A titre infiniment subsidiaire, et en tout état de cause, si par impossible une condamnation était prononcée contre la Maaf assurances supérieure à 1.500 euros pour les seuls postes de maçonnerie (dont à déduire la franchise de la société Vizilloise de bâtiment),

- rejeter toutes demandes au titre des dommages immatériels ;

- condamner in solidum et au besoin à concurrence de moitié chacun la société Your concept by et son assureur Helvetia d'une part ainsi que la SMABTP recherchée en sa qualité d'assureur de la société liquidée et radiée Baltic construction bois d'autre part, à la relever et garantir entièrement des plus amples condamnations en principal, intérêts, frais irrépétibles et dépens ;

- déclarer opposable la franchise contractuelle qui est de 10 % du montant des dommages avec un minimum de 1.243 euros et un maximum de 3.117 euros à indexer et le cas échant autoriser la Maaf assurances à la déduire de tout règlement d'indemnité qui ne pourra relever que des garanties facultatives ;

- condamner tout succombant à payer une indemnité de 5.000 euros à la société Maaf assurances en application de l'article 700 du code de procédure civile, ainsi qu'aux dépens, comprenant ceux de référé, les frais d'expertise judiciaire et ceux des instances au fond devant le tribunal judiciaire de Thonon-les-bains et devant la cour d'appel, avec distraction au profit de la société Mermet & associés en vertu de l'article 699 du code de procédure civile.

[*]

Par dernières écritures en date du 13 octobre 2021, régulièrement notifiées par voie de communication électronique, la société SMABTP sollicitait de la cour de :

- confirmer le jugement dont appel en ce qu'il a rejeté toutes demandes dirigées à l'encontre de la SMABTP, ses garanties étant rigoureusement inapplicables ;

- débouter les époux X., la société SVB ou tous autres contestants de toutes demandes dirigées à l'encontre de la SMABTP, dont les garanties sont inapplicables ;

- A défaut de désordres clandestins à réception emportant atteinte à la solidité de l'ouvrage ou impropriété à destination, empêchant toute mobilisation de la garantie décennale,

- Faute de garantir les dépenses nécessaires à la réalisation et la finition de l'objet du marché, ainsi que les astreintes et pénalités de retard,

- En l'absence de désordre relevant de la garantie facultative avant réception, soit un dommage survenu de manière fortuite et soudaine,

- Faute, pour les maîtres de l'ouvrage, l'entreprise principale, son assureur, ou tous autres intervenants à l'opération litigieuse de qualité pour obtenir le bénéfice de ces garanties,

- confirmer le jugement dont appel en ce qu'il a ordonné la mise hors de cause de la SMABTP ;

A titre subsidiaire, si par extraordinaire, la compagnie SMABTP devait être condamnée, même de manière résiduelle,

- condamner la société Your concept by garantie par la société Helvetia et la société Vizilloise de bâtiment, garantie par la Maaf à relever et garantir SMABTP de toute condamnation ;

- n'entrer en voie de condamnation que franchise déduite ;

En tout état de cause,

- condamner les époux X., la société Vizilloise de bâtiment ou qui mieux le devra à payer à la SMABTP la somme de 5.000 euros au titre de l'article 700 du code de procédure civile ;

- condamner les mêmes aux entiers dépens distraits pour ceux d'appel au profit de la société Bollonjeon Arnaud Bollonjeon (SCP), avocats associés, conformément aux dispositions de l'article 699 du code de procédure civile.

[*]

Pour un plus ample exposé des faits, de la procédure et des prétentions des parties, la cour se réfère à leurs conclusions visées par le greffe et développées lors de l'audience ainsi qu'à la décision entreprise.

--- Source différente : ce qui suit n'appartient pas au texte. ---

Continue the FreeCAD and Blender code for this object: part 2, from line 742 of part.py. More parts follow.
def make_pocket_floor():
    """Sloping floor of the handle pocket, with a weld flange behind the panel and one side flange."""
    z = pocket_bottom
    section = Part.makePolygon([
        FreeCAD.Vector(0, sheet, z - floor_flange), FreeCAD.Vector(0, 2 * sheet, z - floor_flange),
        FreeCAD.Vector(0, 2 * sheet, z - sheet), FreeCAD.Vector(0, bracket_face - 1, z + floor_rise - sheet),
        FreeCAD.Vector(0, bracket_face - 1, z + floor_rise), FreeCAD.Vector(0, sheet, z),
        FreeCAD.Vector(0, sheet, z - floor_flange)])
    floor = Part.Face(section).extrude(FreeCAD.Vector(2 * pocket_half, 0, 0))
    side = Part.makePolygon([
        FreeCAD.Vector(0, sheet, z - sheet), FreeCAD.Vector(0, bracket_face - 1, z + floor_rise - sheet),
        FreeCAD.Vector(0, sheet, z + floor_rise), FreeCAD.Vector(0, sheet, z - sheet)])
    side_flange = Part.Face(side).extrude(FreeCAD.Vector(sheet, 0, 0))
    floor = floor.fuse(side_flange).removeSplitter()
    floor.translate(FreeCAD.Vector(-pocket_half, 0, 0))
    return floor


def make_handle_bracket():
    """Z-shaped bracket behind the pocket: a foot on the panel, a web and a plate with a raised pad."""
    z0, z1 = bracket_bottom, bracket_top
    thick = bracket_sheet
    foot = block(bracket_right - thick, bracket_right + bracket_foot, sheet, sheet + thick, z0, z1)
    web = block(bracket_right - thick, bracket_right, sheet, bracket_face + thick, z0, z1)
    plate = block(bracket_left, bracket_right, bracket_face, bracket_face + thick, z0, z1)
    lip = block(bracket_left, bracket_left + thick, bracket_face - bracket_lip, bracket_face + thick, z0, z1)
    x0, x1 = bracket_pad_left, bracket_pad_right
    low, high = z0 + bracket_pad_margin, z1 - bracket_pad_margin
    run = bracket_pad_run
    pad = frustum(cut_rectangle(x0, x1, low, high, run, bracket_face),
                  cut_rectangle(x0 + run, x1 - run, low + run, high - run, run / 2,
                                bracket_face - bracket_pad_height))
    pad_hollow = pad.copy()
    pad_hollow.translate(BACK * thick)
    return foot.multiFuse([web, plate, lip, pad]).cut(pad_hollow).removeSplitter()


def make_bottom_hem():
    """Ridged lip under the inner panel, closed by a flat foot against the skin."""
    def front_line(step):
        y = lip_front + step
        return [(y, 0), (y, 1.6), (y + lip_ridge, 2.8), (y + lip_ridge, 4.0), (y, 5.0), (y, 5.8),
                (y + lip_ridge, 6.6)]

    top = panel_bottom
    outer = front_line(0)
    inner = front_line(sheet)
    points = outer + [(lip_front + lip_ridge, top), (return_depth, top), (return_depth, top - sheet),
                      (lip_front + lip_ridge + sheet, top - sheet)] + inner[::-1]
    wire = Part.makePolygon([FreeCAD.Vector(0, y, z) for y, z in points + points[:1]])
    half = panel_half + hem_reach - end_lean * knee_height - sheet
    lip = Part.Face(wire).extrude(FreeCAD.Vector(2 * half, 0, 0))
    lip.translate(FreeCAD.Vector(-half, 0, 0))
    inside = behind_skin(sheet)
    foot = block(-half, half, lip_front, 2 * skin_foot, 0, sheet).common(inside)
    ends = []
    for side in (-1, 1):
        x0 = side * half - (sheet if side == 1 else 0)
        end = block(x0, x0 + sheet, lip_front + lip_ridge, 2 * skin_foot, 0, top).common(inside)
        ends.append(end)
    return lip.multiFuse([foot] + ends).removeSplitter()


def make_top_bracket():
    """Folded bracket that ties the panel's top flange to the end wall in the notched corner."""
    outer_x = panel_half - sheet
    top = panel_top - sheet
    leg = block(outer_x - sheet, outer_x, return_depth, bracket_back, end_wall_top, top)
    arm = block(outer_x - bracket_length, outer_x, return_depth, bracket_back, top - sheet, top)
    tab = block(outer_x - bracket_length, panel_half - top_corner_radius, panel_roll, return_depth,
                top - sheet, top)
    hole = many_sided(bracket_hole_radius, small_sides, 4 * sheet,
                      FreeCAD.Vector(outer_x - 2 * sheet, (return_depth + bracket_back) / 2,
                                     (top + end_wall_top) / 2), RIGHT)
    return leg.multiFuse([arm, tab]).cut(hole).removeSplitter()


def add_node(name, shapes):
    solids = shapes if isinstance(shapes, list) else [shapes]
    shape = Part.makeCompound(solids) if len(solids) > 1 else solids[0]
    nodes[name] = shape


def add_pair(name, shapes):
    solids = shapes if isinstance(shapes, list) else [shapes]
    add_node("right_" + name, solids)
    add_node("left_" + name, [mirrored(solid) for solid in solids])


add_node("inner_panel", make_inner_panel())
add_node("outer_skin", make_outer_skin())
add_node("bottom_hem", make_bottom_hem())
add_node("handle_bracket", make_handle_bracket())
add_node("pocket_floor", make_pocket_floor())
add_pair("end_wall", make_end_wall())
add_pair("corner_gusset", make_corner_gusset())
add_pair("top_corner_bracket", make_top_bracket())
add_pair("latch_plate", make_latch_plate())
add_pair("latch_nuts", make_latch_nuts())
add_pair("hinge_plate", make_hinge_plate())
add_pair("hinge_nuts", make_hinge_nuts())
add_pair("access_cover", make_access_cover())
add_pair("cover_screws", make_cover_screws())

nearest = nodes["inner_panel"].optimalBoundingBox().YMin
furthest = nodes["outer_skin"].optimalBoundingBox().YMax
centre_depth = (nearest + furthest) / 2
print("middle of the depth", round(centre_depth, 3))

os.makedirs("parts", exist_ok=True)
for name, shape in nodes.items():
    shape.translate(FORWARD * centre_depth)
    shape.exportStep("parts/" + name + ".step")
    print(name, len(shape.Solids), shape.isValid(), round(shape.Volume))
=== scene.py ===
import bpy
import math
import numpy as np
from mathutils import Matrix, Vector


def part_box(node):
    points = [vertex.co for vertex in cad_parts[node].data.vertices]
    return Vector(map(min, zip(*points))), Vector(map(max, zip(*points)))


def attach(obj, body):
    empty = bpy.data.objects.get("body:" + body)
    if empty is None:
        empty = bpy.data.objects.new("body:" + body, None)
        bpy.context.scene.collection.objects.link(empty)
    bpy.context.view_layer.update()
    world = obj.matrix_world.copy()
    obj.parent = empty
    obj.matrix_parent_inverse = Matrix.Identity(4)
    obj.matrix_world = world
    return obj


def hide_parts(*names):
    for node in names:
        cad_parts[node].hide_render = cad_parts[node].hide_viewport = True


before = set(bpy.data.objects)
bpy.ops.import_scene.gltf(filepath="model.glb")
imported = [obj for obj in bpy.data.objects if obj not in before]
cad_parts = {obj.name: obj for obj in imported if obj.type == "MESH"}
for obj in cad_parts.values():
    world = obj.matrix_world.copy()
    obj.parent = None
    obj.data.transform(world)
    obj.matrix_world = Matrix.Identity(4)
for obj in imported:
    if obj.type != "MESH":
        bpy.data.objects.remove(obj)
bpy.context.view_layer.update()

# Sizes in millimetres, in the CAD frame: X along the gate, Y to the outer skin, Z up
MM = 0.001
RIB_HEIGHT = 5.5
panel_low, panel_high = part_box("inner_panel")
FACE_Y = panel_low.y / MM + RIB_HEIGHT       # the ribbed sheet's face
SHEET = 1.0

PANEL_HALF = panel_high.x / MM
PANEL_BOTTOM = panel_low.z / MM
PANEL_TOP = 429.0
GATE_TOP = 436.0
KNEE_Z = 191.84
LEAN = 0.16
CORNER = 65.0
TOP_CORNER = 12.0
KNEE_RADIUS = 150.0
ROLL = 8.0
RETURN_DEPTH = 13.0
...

Une ordonnance en date du 2 janvier 2023 clôture l'instruction de la procédure.

La jonction des dossiers RG n°21/00080, RG n° 21/00258 et RG n°00336 a été annoncée à l'audience.

 

MOTIFS (justification de la décision)                                  (N.B. : mention ne figurant pas sur l’original)

MOTIFS ET DÉCISION :

Le jugement du 23 novembre 2020 du tribunal judiciaire de Thonon-les-Bains n'a pas été frappé d'appel en toutes ses dispositions, et il est donc définitivement acquis que les demandes indemnitaires de M.et Mme X. sont recevables, que leurs relations avec la société Your concept by sont soumises à la loi française, et que la réception judiciaire des travaux a été fixée le 31 juillet 2013, avec les réserves formulées dans le rapport de M. H. du 11 juillet 2013.

 

I - Sur les désordres :

A - sur la responsabilité de la société Vizilloise de bâtiment :

C'est par une exacte appréciation des circonstances de la cause que la premier juge a considéré que les désordres qualifiés de « défectuosité dans un ouvrage mal exécuté, imperfection imputable à l'entreprise chargée des travaux » relevaient de la responsabilité contractuelle de la société Vizilloise de bâtiment. Cette dernière ne conteste pas, sur le fond, sa responsabilité, ni le montant de l'indemnisation retenue en premier ressort.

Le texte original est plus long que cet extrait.